The Steel Ball Run Animation Issues

Courtesy of Netflix

Kato went into further detail about the original steps taken to bring the Steel Ball Run to the screen, and how the first attempt didn’t take. “We took race scenes from Steel Ball Run and scenes involving horses, then turned them into storyboards. Rather than constructing them as a full story, we focused mainly on movement. For example, we looked at what kinds of long shots race scenes might need: medium close-ups of Johnny Joestar and the others, shots of the horses’ legs, and horses running along certain trajectories in long shots. We picked out several things like that and made an in-house experimental version around three years ago to see how they might work in animation. It was right after the Stone Ocean anime ended. The result was, ‘This is bad.’”

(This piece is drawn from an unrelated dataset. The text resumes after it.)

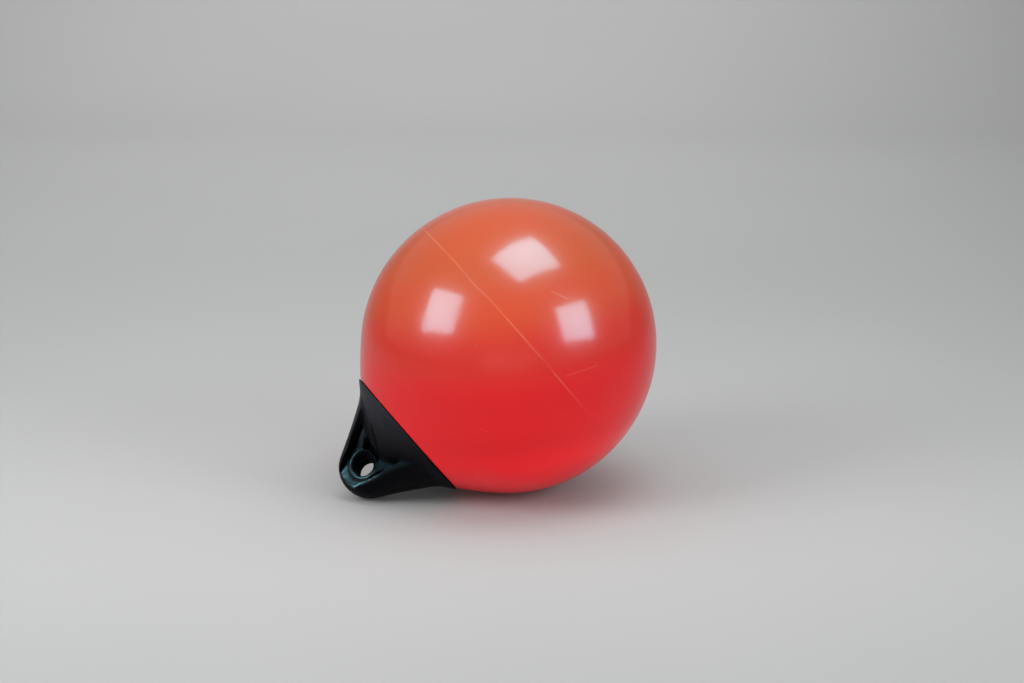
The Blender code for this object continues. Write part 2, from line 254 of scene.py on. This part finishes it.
def ball_outline():
    """Radius and height from the ring round the skin to the far pole."""
    ring = (RING_RADIUS, RING_HEIGHT - RIM_ROUNDING)
    leave = (half_chord(SKIN_LEAVES_BALL), SKIN_LEAVES_BALL)
    ring_handle = (
        ring[0] + SKIN_BULGE * math.cos(CONE_STEEPNESS),
        ring[1] - SKIN_BULGE * math.sin(CONE_STEEPNESS),
    )
    leave_handle = (leave[0] + SKIN_BULGE * SKIN_LEAVING_SLOPE, leave[1] + SKIN_BULGE)
    outline = [(0.0, RING_HEIGHT), (RING_RADIUS - RIM_START, RING_HEIGHT)]
    rim_handles = (RING_RADIUS - RIM_HANDLE, RING_HEIGHT), (RING_RADIUS, RING_HEIGHT)
    outline += bezier(outline[-1], *rim_handles, ring, RIM_STEPS)
    outline += bezier(ring, ring_handle, leave_handle, leave, SHOULDER_STEPS)
    start = math.asin(SKIN_LEAVES_BALL / BALL_RADIUS)
    rows = BALL_ROWS - len(outline)
    for i in range(1, rows):
        latitude = start + (-math.pi / 2 - start) * i / rows
        stretch = BACK_STRETCH if latitude < 0 else 1.0
        height = BALL_RADIUS * stretch * math.sin(latitude)
        off = (height - SEAM_HEIGHT) / SEAM_HALF_WIDTH
        proud = SEAM_PROUD * math.exp(-off * off)
        outline.append((BALL_RADIUS * math.cos(latitude) + proud, height))
    outline.append((0.0, -BALL_RADIUS * BACK_STRETCH))
    return outline


def build_ball():
    """The skin turned about the float's axis, kept inside the CAD's box."""
    verts, faces = [], []
    outline = ball_outline()
    for radius, height in outline[1:-1]:
        for k in range(BALL_TURNS):
            turn = 2 * math.pi * k / BALL_TURNS
            verts.append(to_world @ Vector((radius * math.cos(turn), radius * math.sin(turn), height)))
    rows = len(outline) - 2
    for i in range(rows - 1):
        for k in range(BALL_TURNS):
            a = i * BALL_TURNS + k
            b = i * BALL_TURNS + (k + 1) % BALL_TURNS
            faces.append((a, a + BALL_TURNS, b + BALL_TURNS, b))
    top, bottom = len(verts), len(verts) + 1
    verts.append(to_world @ Vector((0.0, 0.0, outline[0][1])))
    verts.append(to_world @ Vector((0.0, 0.0, outline[-1][1])))
    last = (rows - 1) * BALL_TURNS
    for k in range(BALL_TURNS):
        faces.append((top, k, (k + 1) % BALL_TURNS))
        faces.append((bottom, last + (k + 1) % BALL_TURNS, last + k))
    for v in verts:
        for k in range(3):
            v[k] = min(max(v[k], box_low[k]), box_high[k])
    mesh = bpy.data.meshes.new("vinyl_ball")
    mesh.from_pydata(verts, [], faces)
    mesh.shade_smooth()
    mesh.update()
    ball = bpy.data.objects.new("vinyl_ball", mesh)
    bpy.context.scene.collection.objects.link(ball)
    return ball


def smooth_step(value, low, high):
    t = np.clip((value - low) / (high - low), 0.0, 1.0)
    return t * t * (3 - 2 * t)


def step_recess(side, height):
    """How far the face sinks on the eye's side of the step, fading out past the step's upper end."""
    nearest = np.full(len(side), 1.0)
    recess = np.zeros(len(side))
    spans = len(STEP_LINE) - 1
    for i in range(spans):
        (x0, y0), (x1, y1) = STEP_LINE[i], STEP_LINE[i + 1]
        dx, dy = x1 - x0, y1 - y0
        length = math.hypot(dx, dy)
        t = np.clip(((side - x0) * dx + (height - y0) * dy) / length**2, 0.0, 1.0)
        away = np.hypot(side - x0 - t * dx, height - y0 - t * dy)
        inward = ((height - y0) * dx - (side - x0) * dy) / length
        along = (i + t) / spans
        depth = smooth_step(inward, -STEP_EDGE / 2, STEP_EDGE / 2) * np.exp(-(away / STEP_REACH) ** 2)
        depth *= 1.0 - smooth_step(along, STEP_FADES_FROM, 1.0)
        closer = away < nearest
        recess[closer] = depth[closer]
        nearest[closer] = away[closer]
    return STEP_DEPTH * recess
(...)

“It simply took far too much work, and the productivity was poor,” Toshiyuki confessed, “So we scrapped that trial-and-error approach and shifted to a method that could be adapted to the current anime series format. There are a number of smaller points, but the biggest issue was the horses. We had always planned to make use of CG, but I think that trial-and-error version served as one of our guideposts in terms of building up a sense of direction for how to use CG, and for establishing what was acceptable and what was not.”

As for when we can expect the return of the Steel Ball Run, we might learn more at this month’s Anime Japan. With the anime franchise set to take the stage with many of its voice actors in tow, JoJo fans are hoping to learn when the horse race across anime will continue.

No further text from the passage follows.